# Exercise details
Quote all of the data below exactly, please.

# Data segment
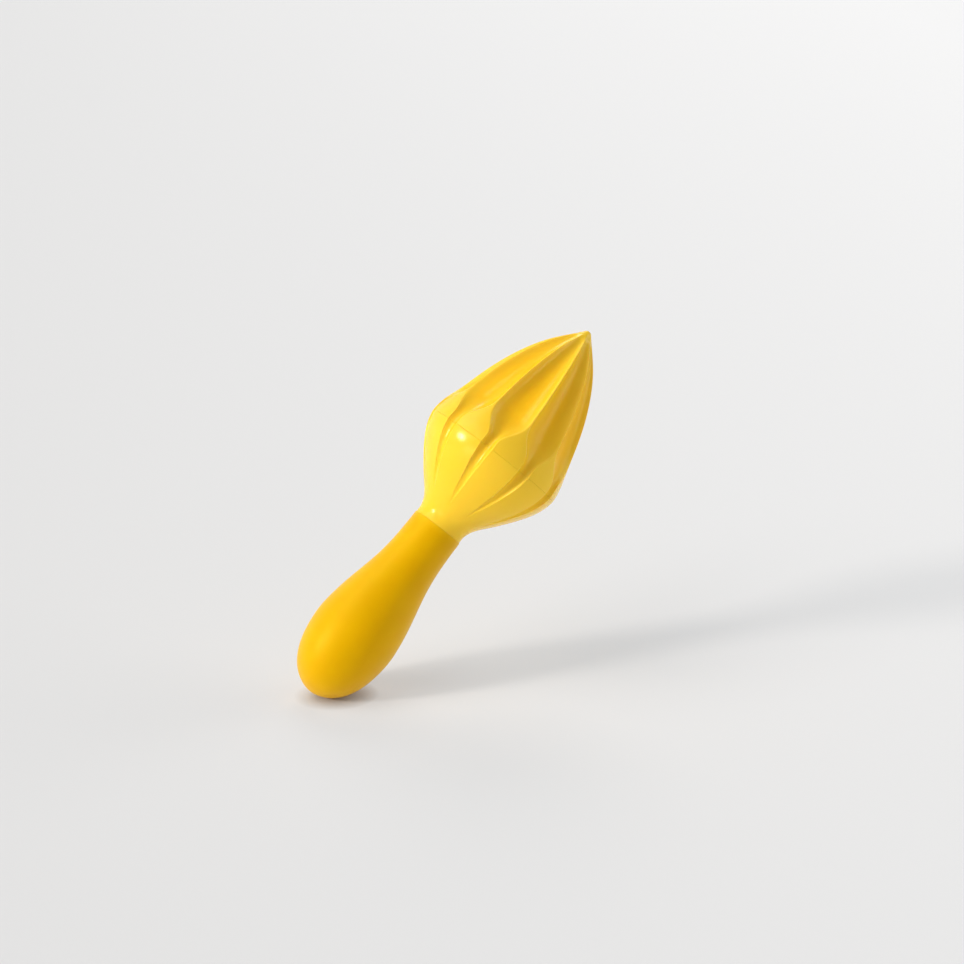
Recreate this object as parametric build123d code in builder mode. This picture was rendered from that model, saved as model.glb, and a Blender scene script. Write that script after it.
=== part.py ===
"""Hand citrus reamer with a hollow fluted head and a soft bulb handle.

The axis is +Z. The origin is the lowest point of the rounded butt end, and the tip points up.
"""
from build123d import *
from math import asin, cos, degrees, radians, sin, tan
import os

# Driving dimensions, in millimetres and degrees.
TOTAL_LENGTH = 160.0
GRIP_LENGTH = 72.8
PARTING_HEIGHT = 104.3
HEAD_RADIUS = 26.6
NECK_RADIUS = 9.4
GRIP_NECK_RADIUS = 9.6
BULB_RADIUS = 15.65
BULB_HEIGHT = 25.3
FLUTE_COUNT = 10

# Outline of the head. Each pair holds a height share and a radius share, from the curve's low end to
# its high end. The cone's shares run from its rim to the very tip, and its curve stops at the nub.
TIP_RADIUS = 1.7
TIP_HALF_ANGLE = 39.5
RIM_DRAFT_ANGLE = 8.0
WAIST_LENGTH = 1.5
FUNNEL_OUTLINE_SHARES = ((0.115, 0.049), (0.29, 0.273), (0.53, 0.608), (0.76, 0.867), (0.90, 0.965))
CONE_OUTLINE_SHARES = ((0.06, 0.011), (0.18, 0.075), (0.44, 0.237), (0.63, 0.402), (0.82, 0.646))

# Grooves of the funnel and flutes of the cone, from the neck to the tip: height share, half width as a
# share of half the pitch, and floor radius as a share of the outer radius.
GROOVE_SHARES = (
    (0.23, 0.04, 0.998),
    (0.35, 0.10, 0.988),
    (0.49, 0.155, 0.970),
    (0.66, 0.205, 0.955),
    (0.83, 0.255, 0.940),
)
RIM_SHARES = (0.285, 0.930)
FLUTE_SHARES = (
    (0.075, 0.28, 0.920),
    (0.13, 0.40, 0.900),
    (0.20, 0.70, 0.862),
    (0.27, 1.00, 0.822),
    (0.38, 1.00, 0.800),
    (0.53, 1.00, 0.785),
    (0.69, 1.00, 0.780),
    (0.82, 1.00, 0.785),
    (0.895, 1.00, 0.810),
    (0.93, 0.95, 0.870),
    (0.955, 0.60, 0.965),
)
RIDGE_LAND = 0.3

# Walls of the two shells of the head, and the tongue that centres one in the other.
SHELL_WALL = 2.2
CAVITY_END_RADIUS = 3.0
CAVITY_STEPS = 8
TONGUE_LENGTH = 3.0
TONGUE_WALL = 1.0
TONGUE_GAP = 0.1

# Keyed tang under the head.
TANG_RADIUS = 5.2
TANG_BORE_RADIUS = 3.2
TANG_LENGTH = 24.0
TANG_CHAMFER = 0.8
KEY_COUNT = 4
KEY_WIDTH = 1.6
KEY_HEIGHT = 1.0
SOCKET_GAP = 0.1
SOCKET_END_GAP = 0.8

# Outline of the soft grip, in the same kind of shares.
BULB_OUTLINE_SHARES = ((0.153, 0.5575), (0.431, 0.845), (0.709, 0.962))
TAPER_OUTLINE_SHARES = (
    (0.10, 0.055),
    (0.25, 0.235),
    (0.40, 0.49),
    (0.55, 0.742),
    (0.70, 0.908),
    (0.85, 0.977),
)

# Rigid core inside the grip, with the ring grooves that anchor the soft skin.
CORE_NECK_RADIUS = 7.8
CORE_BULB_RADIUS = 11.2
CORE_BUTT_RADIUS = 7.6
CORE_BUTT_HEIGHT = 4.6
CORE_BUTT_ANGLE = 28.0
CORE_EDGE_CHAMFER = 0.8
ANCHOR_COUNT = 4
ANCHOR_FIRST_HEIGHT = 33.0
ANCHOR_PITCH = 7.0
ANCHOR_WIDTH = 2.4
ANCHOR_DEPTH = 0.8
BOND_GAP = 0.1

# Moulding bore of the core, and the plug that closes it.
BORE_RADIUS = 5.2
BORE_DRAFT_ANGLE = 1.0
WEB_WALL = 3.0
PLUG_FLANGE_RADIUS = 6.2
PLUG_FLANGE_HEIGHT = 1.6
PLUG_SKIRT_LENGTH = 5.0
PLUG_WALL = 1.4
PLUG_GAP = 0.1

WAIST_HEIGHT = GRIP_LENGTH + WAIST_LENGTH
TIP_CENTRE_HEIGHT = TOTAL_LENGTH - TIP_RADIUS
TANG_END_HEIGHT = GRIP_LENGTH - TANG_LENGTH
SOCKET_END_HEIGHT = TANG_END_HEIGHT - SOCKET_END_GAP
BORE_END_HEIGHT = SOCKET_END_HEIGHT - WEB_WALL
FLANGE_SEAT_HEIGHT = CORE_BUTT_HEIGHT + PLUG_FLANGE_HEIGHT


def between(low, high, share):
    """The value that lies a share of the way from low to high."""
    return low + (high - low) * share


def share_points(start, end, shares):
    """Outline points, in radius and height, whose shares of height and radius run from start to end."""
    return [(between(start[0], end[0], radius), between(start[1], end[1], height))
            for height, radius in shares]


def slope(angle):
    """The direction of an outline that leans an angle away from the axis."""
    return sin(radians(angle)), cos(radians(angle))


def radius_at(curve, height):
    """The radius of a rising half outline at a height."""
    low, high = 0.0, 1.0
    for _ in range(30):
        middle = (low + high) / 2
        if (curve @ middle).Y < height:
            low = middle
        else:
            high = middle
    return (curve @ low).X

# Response
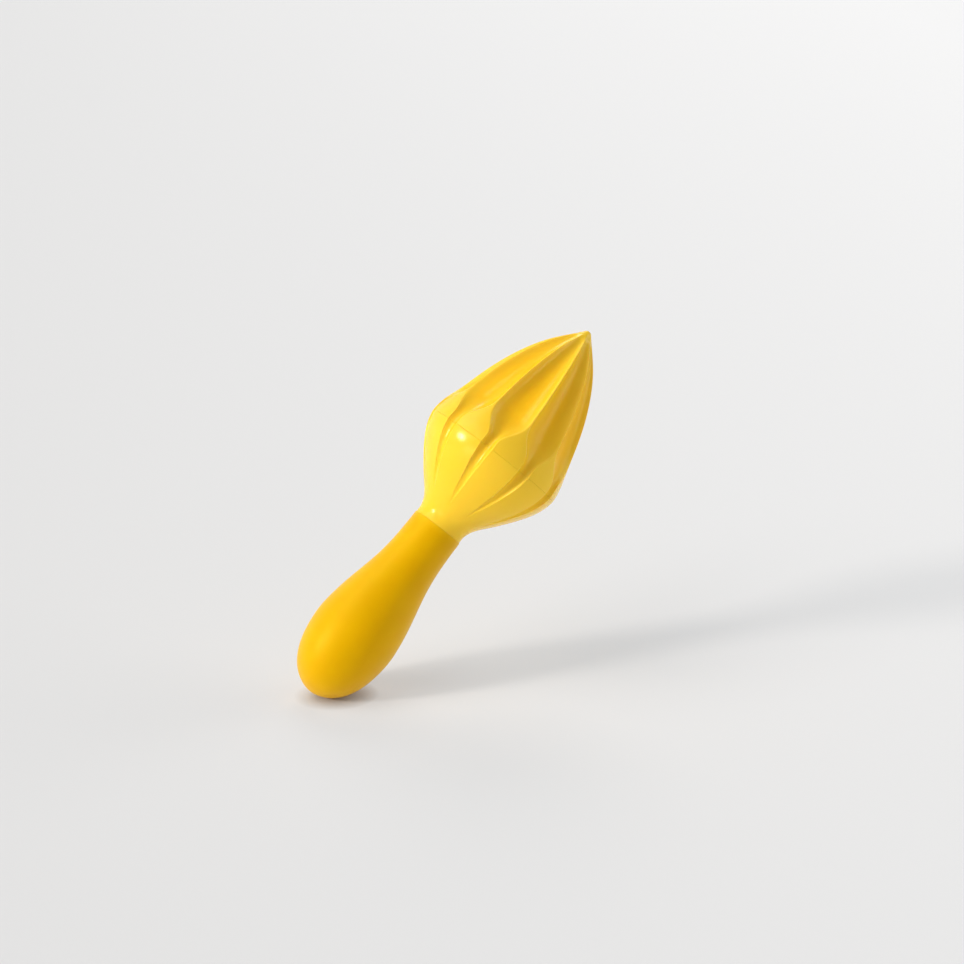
Recreate this object as parametric build123d code in builder mode. This picture was rendered from that model, saved as model.glb, and a Blender scene script. Write that script after it.
=== part.py ===
"""Hand citrus reamer with a hollow fluted head and a soft bulb handle.

The axis is +Z. The origin is the lowest point of the rounded butt end, and the tip points up.
"""
from build123d import *
from math import asin, cos, degrees, radians, sin, tan
import os

# Driving dimensions, in millimetres and degrees.
TOTAL_LENGTH = 160.0
GRIP_LENGTH = 72.8
PARTING_HEIGHT = 104.3
HEAD_RADIUS = 26.6
NECK_RADIUS = 9.4
GRIP_NECK_RADIUS = 9.6
BULB_RADIUS = 15.65
BULB_HEIGHT = 25.3
FLUTE_COUNT = 10

# Outline of the head. Each pair holds a height share and a radius share, from the curve's low end to
# its high end. The cone's shares run from its rim to the very tip, and its curve stops at the nub.
TIP_RADIUS = 1.7
TIP_HALF_ANGLE = 39.5
RIM_DRAFT_ANGLE = 8.0
WAIST_LENGTH = 1.5
FUNNEL_OUTLINE_SHARES = ((0.115, 0.049), (0.29, 0.273), (0.53, 0.608), (0.76, 0.867), (0.90, 0.965))
CONE_OUTLINE_SHARES = ((0.06, 0.011), (0.18, 0.075), (0.44, 0.237), (0.63, 0.402), (0.82, 0.646))

# Grooves of the funnel and flutes of the cone, from the neck to the tip: height share, half width as a
# share of half the pitch, and floor radius as a share of the outer radius.
GROOVE_SHARES = (
    (0.23, 0.04, 0.998),
    (0.35, 0.10, 0.988),
    (0.49, 0.155, 0.970),
    (0.66, 0.205, 0.955),
    (0.83, 0.255, 0.940),
)
RIM_SHARES = (0.285, 0.930)
FLUTE_SHARES = (
    (0.075, 0.28, 0.920),
    (0.13, 0.40, 0.900),
    (0.20, 0.70, 0.862),
    (0.27, 1.00, 0.822),
    (0.38, 1.00, 0.800),
    (0.53, 1.00, 0.785),
    (0.69, 1.00, 0.780),
    (0.82, 1.00, 0.785),
    (0.895, 1.00, 0.810),
    (0.93, 0.95, 0.870),
    (0.955, 0.60, 0.965),
)
RIDGE_LAND = 0.3

# Walls of the two shells of the head, and the tongue that centres one in the other.
SHELL_WALL = 2.2
CAVITY_END_RADIUS = 3.0
CAVITY_STEPS = 8
TONGUE_LENGTH = 3.0
TONGUE_WALL = 1.0
TONGUE_GAP = 0.1

# Keyed tang under the head.
TANG_RADIUS = 5.2
TANG_BORE_RADIUS = 3.2
TANG_LENGTH = 24.0
TANG_CHAMFER = 0.8
KEY_COUNT = 4
KEY_WIDTH = 1.6
KEY_HEIGHT = 1.0
SOCKET_GAP = 0.1
SOCKET_END_GAP = 0.8

# Outline of the soft grip, in the same kind of shares.
BULB_OUTLINE_SHARES = ((0.153, 0.5575), (0.431, 0.845), (0.709, 0.962))
TAPER_OUTLINE_SHARES = (
    (0.10, 0.055),
    (0.25, 0.235),
    (0.40, 0.49),
    (0.55, 0.742),
    (0.70, 0.908),
    (0.85, 0.977),
)

# Rigid core inside the grip, with the ring grooves that anchor the soft skin.
CORE_NECK_RADIUS = 7.8
CORE_BULB_RADIUS = 11.2
CORE_BUTT_RADIUS = 7.6
CORE_BUTT_HEIGHT = 4.6
CORE_BUTT_ANGLE = 28.0
CORE_EDGE_CHAMFER = 0.8
ANCHOR_COUNT = 4
ANCHOR_FIRST_HEIGHT = 33.0
ANCHOR_PITCH = 7.0
ANCHOR_WIDTH = 2.4
ANCHOR_DEPTH = 0.8
BOND_GAP = 0.1

# Moulding bore of the core, and the plug that closes it.
BORE_RADIUS = 5.2
BORE_DRAFT_ANGLE = 1.0
WEB_WALL = 3.0
PLUG_FLANGE_RADIUS = 6.2
PLUG_FLANGE_HEIGHT = 1.6
PLUG_SKIRT_LENGTH = 5.0
PLUG_WALL = 1.4
PLUG_GAP = 0.1

WAIST_HEIGHT = GRIP_LENGTH + WAIST_LENGTH
TIP_CENTRE_HEIGHT = TOTAL_LENGTH - TIP_RADIUS
TANG_END_HEIGHT = GRIP_LENGTH - TANG_LENGTH
SOCKET_END_HEIGHT = TANG_END_HEIGHT - SOCKET_END_GAP
BORE_END_HEIGHT = SOCKET_END_HEIGHT - WEB_WALL
FLANGE_SEAT_HEIGHT = CORE_BUTT_HEIGHT + PLUG_FLANGE_HEIGHT


def between(low, high, share):
    """The value that lies a share of the way from low to high."""
    return low + (high - low) * share


def share_points(start, end, shares):
    """Outline points, in radius and height, whose shares of height and radius run from start to end."""
    return [(between(start[0], end[0], radius), between(start[1], end[1], height))
            for height, radius in shares]


def slope(angle):
    """The direction of an outline that leans an angle away from the axis."""
    return sin(radians(angle)), cos(radians(angle))


def radius_at(curve, height):
    """The radius of a rising half outline at a height."""
    low, high = 0.0, 1.0
    for _ in range(30):
        middle = (low + high) / 2
        if (curve @ middle).Y < height:
            low = middle
        else:
            high = middle
    return (curve @ low).X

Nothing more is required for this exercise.